Una señora que acaba de tomar posesión de un cargo
muy lustroso ha declarado la guerra al piropo anunciando que desaparecerá del
lenguaje español en cuanto tome las medidas que ella trae en su morral de
gobernante.
Respetuoso como debemos ser con las autoridades y
más con esta señora que tan severa parece, no está de más recordarle que el
piropo tiene una larga tradición cultural, sale mucho en nuestro teatro, en
nuestra música (zarzuela, cuplés y demás) y en nuestra pintura. Zuloaga, que
era muy aficionado a las escenas de costumbres, tiene un cuadro que se llama
precisamente “el piropo” y en él se ve a una joven en el momento de ser
requebrada, y también hay una obra de Jardiel donde el humorista se cachondea
de la forma de piropear los madrileños que se tienen como maestros piropeadores
y en la realidad resultan bastante soseras.
Añadiré que toda la poesía amorosa no es más que
piropos y más piropos encadenados: los versos de Antonio Machado, de Juan
Ramón, o antes de Lope y sus bellas descripciones del escorzo femenino, o en
Alemania los de Heine, los de Goethe, tantos poemas de Hugo, de Baudelaire, de
Verlaine ...
Pero es probable que este discurso mío impresione
poco a nuestra nueva autoridad, ocupada como está en adecentar las costumbres
procaces de los españoles. ¡Bastante tiene ella que hacer como para perder el
tiempo en versos, zarzuelas y cuadros!
Creo que esta señora, en su atropello gubernamental
y boletinesco, en su atracón de corrección política, ha confundido el piropo
con la grosería. Si sus ocupaciones le permitieran pararse a pensar llegaría a
la conclusión de que el piropo tiene algo de flecha, de saeta que se dispara
con la punta reblandecida para no hacer daño sino cosquillas. Es también una
flor, no una flor cabal pues no pasa del puro artificio, sino modesta flor de
cantueso y por ello pueril, inocente, sin maldad, la flor que se pone a veces
en el ojal el ser aquejado de las torturas del inconsciente.
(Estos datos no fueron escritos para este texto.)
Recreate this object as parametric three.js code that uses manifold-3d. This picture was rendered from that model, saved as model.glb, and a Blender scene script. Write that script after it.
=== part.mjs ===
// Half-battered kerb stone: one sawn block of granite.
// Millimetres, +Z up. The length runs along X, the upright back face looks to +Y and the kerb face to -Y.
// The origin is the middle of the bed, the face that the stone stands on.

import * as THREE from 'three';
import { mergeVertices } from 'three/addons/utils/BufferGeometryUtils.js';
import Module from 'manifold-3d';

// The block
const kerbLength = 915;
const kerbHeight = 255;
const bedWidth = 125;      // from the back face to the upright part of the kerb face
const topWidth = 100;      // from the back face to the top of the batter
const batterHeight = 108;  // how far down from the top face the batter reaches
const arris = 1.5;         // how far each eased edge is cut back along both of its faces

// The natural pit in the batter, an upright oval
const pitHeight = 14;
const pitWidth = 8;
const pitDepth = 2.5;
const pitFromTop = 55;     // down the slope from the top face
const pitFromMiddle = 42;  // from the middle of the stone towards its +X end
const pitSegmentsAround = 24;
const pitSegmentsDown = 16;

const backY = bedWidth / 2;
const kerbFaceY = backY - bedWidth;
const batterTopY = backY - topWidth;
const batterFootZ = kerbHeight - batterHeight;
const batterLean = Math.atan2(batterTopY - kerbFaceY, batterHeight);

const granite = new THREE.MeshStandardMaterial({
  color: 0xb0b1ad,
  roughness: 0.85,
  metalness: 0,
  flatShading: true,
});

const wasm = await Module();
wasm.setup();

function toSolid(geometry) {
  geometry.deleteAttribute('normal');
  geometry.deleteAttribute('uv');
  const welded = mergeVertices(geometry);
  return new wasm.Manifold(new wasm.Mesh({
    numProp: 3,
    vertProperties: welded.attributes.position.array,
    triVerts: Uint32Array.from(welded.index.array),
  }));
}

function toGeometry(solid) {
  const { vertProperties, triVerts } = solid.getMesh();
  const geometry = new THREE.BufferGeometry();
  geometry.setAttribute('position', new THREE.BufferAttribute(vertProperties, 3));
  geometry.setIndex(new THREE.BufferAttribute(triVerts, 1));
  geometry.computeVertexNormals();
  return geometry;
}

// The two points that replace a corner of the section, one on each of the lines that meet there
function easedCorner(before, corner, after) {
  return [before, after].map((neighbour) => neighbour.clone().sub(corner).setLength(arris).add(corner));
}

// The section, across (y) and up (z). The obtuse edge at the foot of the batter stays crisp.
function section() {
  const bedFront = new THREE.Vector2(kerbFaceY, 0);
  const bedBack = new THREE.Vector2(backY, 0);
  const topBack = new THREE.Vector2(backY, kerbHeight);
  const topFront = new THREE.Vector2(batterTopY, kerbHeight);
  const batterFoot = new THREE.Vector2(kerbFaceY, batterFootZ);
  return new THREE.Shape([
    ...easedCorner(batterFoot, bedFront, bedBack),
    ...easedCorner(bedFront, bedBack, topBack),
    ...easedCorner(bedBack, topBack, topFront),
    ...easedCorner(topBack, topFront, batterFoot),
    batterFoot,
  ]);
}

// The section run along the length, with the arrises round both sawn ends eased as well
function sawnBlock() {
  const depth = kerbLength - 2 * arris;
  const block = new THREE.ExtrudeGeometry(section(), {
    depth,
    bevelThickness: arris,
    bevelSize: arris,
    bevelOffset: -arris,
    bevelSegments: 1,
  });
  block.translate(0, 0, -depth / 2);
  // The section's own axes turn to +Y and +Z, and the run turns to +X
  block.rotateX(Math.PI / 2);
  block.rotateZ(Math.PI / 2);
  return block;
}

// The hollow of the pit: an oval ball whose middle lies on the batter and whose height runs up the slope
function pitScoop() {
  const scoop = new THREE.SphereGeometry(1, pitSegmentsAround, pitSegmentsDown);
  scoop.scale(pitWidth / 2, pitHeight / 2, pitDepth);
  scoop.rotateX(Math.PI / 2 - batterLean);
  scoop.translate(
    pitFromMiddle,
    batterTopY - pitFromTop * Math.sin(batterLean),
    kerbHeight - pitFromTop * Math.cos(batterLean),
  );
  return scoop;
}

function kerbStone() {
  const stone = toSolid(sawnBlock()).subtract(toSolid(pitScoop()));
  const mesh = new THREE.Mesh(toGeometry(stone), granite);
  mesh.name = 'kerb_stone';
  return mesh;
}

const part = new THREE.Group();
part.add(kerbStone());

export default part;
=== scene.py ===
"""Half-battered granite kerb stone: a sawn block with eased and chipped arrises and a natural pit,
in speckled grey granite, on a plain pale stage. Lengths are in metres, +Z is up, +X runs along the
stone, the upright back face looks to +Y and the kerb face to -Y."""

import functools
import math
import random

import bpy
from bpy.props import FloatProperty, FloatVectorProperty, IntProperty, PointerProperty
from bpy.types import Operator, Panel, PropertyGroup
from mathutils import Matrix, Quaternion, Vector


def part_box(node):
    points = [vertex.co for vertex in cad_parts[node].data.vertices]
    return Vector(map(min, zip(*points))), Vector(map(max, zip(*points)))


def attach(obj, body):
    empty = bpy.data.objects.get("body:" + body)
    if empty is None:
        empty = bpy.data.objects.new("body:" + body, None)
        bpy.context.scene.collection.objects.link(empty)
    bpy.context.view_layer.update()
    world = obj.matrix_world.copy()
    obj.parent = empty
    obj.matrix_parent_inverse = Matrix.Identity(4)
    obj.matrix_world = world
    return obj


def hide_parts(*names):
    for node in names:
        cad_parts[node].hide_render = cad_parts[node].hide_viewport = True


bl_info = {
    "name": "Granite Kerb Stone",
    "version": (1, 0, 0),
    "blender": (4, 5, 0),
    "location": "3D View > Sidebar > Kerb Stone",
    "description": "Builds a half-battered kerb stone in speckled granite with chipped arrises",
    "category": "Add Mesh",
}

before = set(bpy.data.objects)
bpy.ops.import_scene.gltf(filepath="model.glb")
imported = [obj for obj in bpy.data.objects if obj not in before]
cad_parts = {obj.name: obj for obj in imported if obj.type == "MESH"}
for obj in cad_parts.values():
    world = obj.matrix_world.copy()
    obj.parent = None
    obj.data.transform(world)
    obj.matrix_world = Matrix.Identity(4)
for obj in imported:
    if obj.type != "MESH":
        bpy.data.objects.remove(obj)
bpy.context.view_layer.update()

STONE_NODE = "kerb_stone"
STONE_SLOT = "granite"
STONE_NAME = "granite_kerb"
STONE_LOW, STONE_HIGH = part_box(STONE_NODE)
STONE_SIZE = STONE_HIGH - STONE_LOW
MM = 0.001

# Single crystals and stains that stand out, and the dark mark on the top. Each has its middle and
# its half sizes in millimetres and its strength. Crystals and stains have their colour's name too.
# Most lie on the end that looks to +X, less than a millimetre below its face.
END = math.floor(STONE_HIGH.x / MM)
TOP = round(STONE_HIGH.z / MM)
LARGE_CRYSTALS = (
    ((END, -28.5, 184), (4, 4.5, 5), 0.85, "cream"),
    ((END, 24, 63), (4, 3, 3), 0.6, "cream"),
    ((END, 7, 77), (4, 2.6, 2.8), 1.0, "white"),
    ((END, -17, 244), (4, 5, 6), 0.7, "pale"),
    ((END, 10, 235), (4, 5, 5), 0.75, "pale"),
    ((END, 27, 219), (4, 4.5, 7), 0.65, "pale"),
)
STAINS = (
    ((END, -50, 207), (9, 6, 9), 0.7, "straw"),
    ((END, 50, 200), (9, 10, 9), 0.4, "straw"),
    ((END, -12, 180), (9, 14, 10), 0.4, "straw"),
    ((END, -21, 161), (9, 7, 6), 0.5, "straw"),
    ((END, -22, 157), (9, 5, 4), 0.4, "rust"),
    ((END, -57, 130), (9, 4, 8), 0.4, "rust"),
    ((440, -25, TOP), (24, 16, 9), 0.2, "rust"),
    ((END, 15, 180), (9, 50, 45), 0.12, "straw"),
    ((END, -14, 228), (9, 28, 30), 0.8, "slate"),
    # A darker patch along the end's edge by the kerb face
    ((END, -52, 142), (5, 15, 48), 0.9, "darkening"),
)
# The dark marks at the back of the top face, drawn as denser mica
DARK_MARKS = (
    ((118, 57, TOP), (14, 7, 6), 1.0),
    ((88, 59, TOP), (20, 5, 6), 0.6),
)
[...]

Lo de los piropos explícitos y callejeros ha sido
siempre cosa de “voyeurs” pero “voyeurs” a la luz del día, sin complejos, por
eso debe sostenerse que el piropeador es el “voyeur” que ha salido del armario.
Frente al “voyeur” perverso que saca la minga a la pobre niña en el parque
asustándola por lo imprevisto del trance, el piropeador es un ser simple,
natural, inofensivo que saca la verdad de mentirijillas de su lujuria a pasear
y le da una vuelta por los territorios de la galantería.
El piropo es también un resumen, una recapitulación
de nuestros espejismos, de nuestros anhelos que se acurrucan al concentrarlos y
comprimirlos, son un poco la fórmula homeopática para la curación del estupendo
mal de amores.
Piense, señora gobernante, para relajarse un poco en
el piropo como ocurrencia, como ofrenda, a veces como oración con la que
rogamos una atención fugaz y quebradiza. Tuvo el piropo un tiempo colores de
arco iris -eran los tiempos felices del piropo- cuando su destinataria era una
chica del cabaré.
Hoy, probablemente, el piropo salaz no es sino un
fantasma del donaire cutre.
Por eso no se merece la persecución. Dedíquese en
buena hora, señora gobernante, a afanes más enjundiosos y olvide esta bagatela
que no es digna de sus muchos saberes. No me atrevo por temor a la fortaleza de
sus convicciones pero ¡cómo me gustaría dirigirle un piropo!